• [DATA BLOCK]
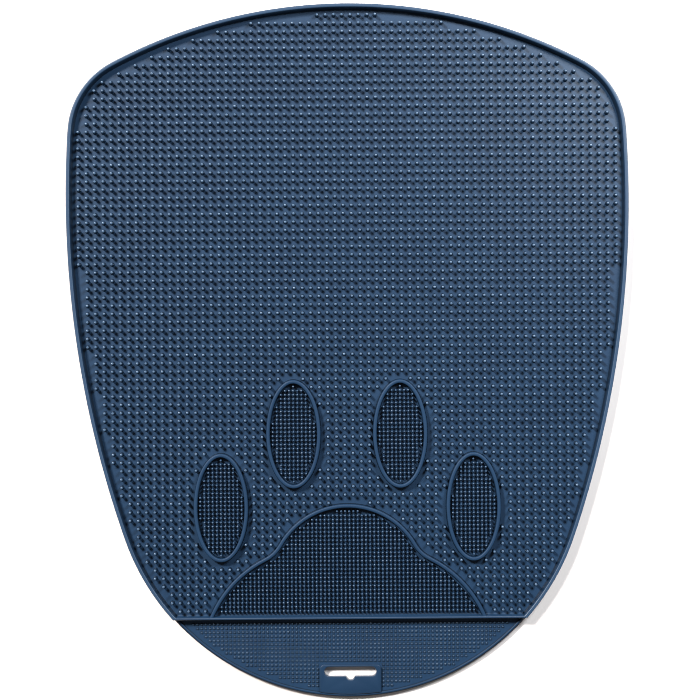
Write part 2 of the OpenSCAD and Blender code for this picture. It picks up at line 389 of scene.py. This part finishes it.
def base_sheet():
    outer, slot = outlines("base_sheet", SHEET_TOP)
    loops = [smooth_path(outer, 3, closed=True), slot]
    verts, faces = plate(loops, 0, SHEET_TOP, 0.5, 0)
    make("base_sheet_moulded", "base_sheet", verts, faces, SHEET_RUBBER)


def rim():
    outline = outlines("base_sheet", SHEET_TOP)[0]
    wall_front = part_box("cross_wall")[0].y / MM
    path = smooth_path(stretch(outline, lambda p: p.y > wall_front - 0.01), 2)
    top, foot = RIM_TOP, SHEET_TOP
    profile = [
        (0, foot), (0.02, top - 0.4), (0.08, top - 0.15), (0.24, top - 0.03), (0.5, top),
        (1.5, top), (1.85, top - 0.06), (2.1, top - 0.25), (2.3, top - 0.7), (2.5, top - 1.6),
        (2.7, foot + 2), (2.85, foot + 1), (3, foot + 0.4), (3.2, foot + 0.1), (3.4, SUNK)
    ]
    verts, faces = sweep(path, profile, closed=False)
    make("rim_moulded", ("rim_left", "rim_back", "rim_right"), verts, faces, RIM_RUBBER)


def cross_wall():
    low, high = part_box("cross_wall")
    reach = 2.2
    path = [Vector((low.x / MM + reach, low.y / MM)), Vector((high.x / MM - reach, low.y / MM))]
    top, foot = RIM_TOP, SHEET_TOP
    profile = [
        (-0.7, SUNK), (-0.3, foot + 0.2), (-0.1, foot + 0.6), (0, foot + 1.2), (0.12, top - 0.6),
        (0.22, top - 0.25), (0.45, top - 0.05), (0.75, top), (1.1, top - 0.03), (1.4, top - 0.2),
        (1.55, top - 0.5), (1.75, foot + 1.2), (1.95, foot + 0.6), (2.3, foot + 0.2), (2.8, SUNK)
    ]
    verts, faces = sweep(smooth_path(path, 5), profile, closed=False)
    make("cross_wall_moulded", "cross_wall", verts, faces, WALL_RUBBER)


def ring_profile():
    top, foot, wide = RING_TOP, SHEET_TOP, RING_T
    half = [
        (-0.45, SUNK), (-0.15, foot + 0.25), (-0.02, foot + 0.8), (0.06, top - 0.7),
        (0.2, top - 0.34), (0.5, top - 0.1), (0.9, top)
    ]
    return half + [(wide - d, z) for d, z in half[::-1]]


def toe_ring(node):
    low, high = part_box(node)
    middle, reach = (low + high) / 2 / MM, (high - low) / 2 / MM
    angles = [2 * math.pi * i / 120 for i in range(120)]
    path = [Vector((middle.x + reach.x * math.cos(a), middle.y + reach.y * math.sin(a)))
            for a in angles]
    verts, faces = sweep(path, ring_profile(), closed=True)
    make(node + "_moulded", node, verts, faces, RING_RUBBER)


def heel_ring():
    path = smooth_path(longest_run(outlines("heel_ring", RING_TOP)[0]), 1.5)
    verts, faces = sweep(path, ring_profile(), closed=False)
    make("heel_ring_moulded", "heel_ring", verts, faces, RING_RUBBER)


def lip_bead():
    outline = outlines("base_sheet", SHEET_TOP)[0]
    wall_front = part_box("cross_wall")[0].y / MM
    path = smooth_path(stretch(outline, lambda p: p.y < wall_front + 0.01), 2)
    top, foot = BEAD_TOP, SHEET_TOP
    profile = [
        (0, foot), (0.2, foot + 0.5), (0.55, top - 0.4), (0.9, top - 0.12), (1.25, top),
        (1.6, top - 0.04), (1.9, top - 0.16), (2.12, top - 0.36), (2.2, foot + 0.1), (2.3, SUNK)
    ]
    verts, faces = sweep(path, profile, closed=False)
    make("lip_bead_moulded", "lip_bead", verts, faces, BEAD_RUBBER)


def hang_tab():
    loops = outlines("hang_tab", TAB_TOP)
    verts, faces = plate(loops, SHEET_TOP, TAB_TOP, 0, 0.35)
    make("hang_tab_moulded", "hang_tab", verts, faces, TAB_RUBBER)


FIELD_PROFILE = [
    (1.5, SUNK), (1.15, SHEET_TOP + 0.3), (1.02, SHEET_TOP + 1), (0.94, FIELD_TOP - 1),
    (0.86, FIELD_TOP - 0.45), (0.66, FIELD_TOP - 0.14), (0.36, FIELD_TOP - 0.03), (0, FIELD_TOP)
]
FINE_PROFILE = [
    (1, SUNK), (0.86, SHEET_TOP + 0.3), (0.66, FINE_TOP - 0.5), (0.54, FINE_TOP - 0.16),
    (0.3, FINE_TOP - 0.03), (0, FINE_TOP)
]
NUB_PROFILE = [
    (0.95, SUNK), (0.8, SHEET_TOP + 0.25), (0.62, NUB_TOP - 0.2), (0.4, NUB_TOP - 0.05),
    (0, NUB_TOP)
]


def bristles():
    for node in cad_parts:
        if node in ("back_bristles", "middle_bristles", "front_bristles"):
            bed(node, FIELD_PROFILE, 12, BRISTLE_RUBBER)
        elif "bristles" in node:
            bed(node, FINE_PROFILE, 10, FINE_RUBBER)
        elif node == "lip_nubs":
            bed(node, NUB_PROFILE, 10, NUB_RUBBER)


base_sheet()
rim()
cross_wall()
lip_bead()
hang_tab()
for cad_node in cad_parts:
    if cad_node.startswith("toe_ring"):
        toe_ring(cad_node)
heel_ring()
bristles()


# ---- studio ----

def floor():
    """A plain pale ground under the mat."""
    size = 3
    mesh = bpy.data.meshes.new("floor")
    mesh.from_pydata([(-size, -size, 0), (size, -size, 0), (size, size, 0), (-size, size, 0)],
                     [], [(0, 1, 2, 3)])
    ground = bpy.data.objects.new("floor", mesh)
    bpy.context.scene.collection.objects.link(ground)
    material = bpy.data.materials.new("floor_white")
    material.use_nodes = True
    shader = material.node_tree.nodes["Principled BSDF"]
    shader.inputs["Base Color"].default_value = (*FLOOR_WHITE, 1)
    shader.inputs["Roughness"].default_value = 0.9
    mesh.materials.append(material)


def area_light(name, place, size, power, colour=(1, 1, 1)):
    light = bpy.data.lights.new(name, "AREA")
    light.shape = "DISK"
    light.size = size
    light.energy = power
    light.color = colour
    lamp = bpy.data.objects.new(name, light)
    lamp.location = place
    lamp.rotation_euler = (-Vector(place)).to_track_quat("-Z", "Y").to_euler()
    bpy.context.scene.collection.objects.link(lamp)


def dark_ceiling():
    """White light from all round, fading to nearly none straight above."""
    world = bpy.data.worlds.new("studio")
    world.use_nodes = True
    nodes, links = world.node_tree.nodes, world.node_tree.links
    nodes["Background"].inputs["Color"].default_value = (1, 1, 1, 1)
    place = nodes.new("ShaderNodeTexCoord")
    split = nodes.new("ShaderNodeSeparateXYZ")
    links.new(place.outputs["Generated"], split.inputs["Vector"])
    fade = nodes.new("ShaderNodeMapRange")
    fade.inputs["From Min"].default_value = 0.5
    fade.inputs["From Max"].default_value = 0.9
    fade.inputs["To Min"].default_value = 0.4
    fade.inputs["To Max"].default_value = 0.06
    links.new(split.outputs["Z"], fade.inputs["Value"])
    links.new(fade.outputs["Result"], nodes["Background"].inputs["Strength"])
    bpy.context.scene.world = world


def studio():
    floor()
    area_light("key", place=(-2, 2, 2.8), size=0.8, power=375)
    area_light("second", place=(0.5, 0.5, 0.75), size=0.35, power=17, colour=(0.85, 0.93, 1))
    dark_ceiling()
    bpy.context.scene.view_settings.view_transform = "Standard"
    bpy.context.scene.cycles.filter_width = 1


def camera():
    """Looks straight down. view is the width of the picture at the height of the rim's top;
    the small shift and roll put the mat where the photo has it."""
    height, view = 1.05, 0.4287
    shift_x, shift_y, roll = 1.1, 0.5, -0.4
    data = bpy.data.cameras.new("camera")
    data.sensor_width = 36
    data.lens = data.sensor_width * (height - RIM_TOP * MM) / view
    eye = bpy.data.objects.new("camera", data)
    eye.location = (shift_x * MM, shift_y * MM, height)
    eye.rotation_euler = (0, 0, math.radians(roll))
    bpy.context.scene.collection.objects.link(eye)
    bpy.context.scene.camera = eye


studio()
camera()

• [WHAT TO WORK ON]
Verbatim output is expected for the lines from the start of the data to the line in which "verts, faces, SHEET_RUBBER)" appears, both included.

• [REPLY TO THE EXERCISE]
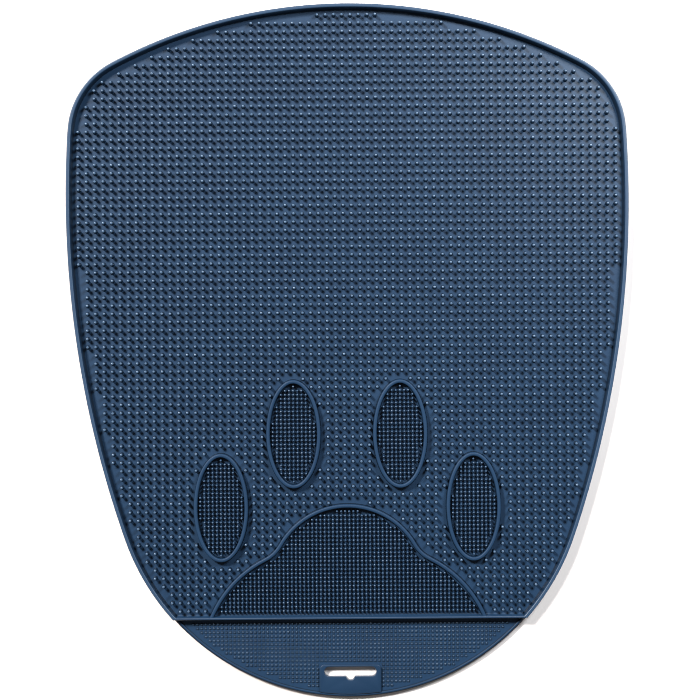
Write part 2 of the OpenSCAD and Blender code for this picture. It picks up at line 389 of scene.py. This part finishes it.
def base_sheet():
    outer, slot = outlines("base_sheet", SHEET_TOP)
    loops = [smooth_path(outer, 3, closed=True), slot]
    verts, faces = plate(loops, 0, SHEET_TOP, 0.5, 0)
    make("base_sheet_moulded", "base_sheet", verts, faces, SHEET_RUBBER)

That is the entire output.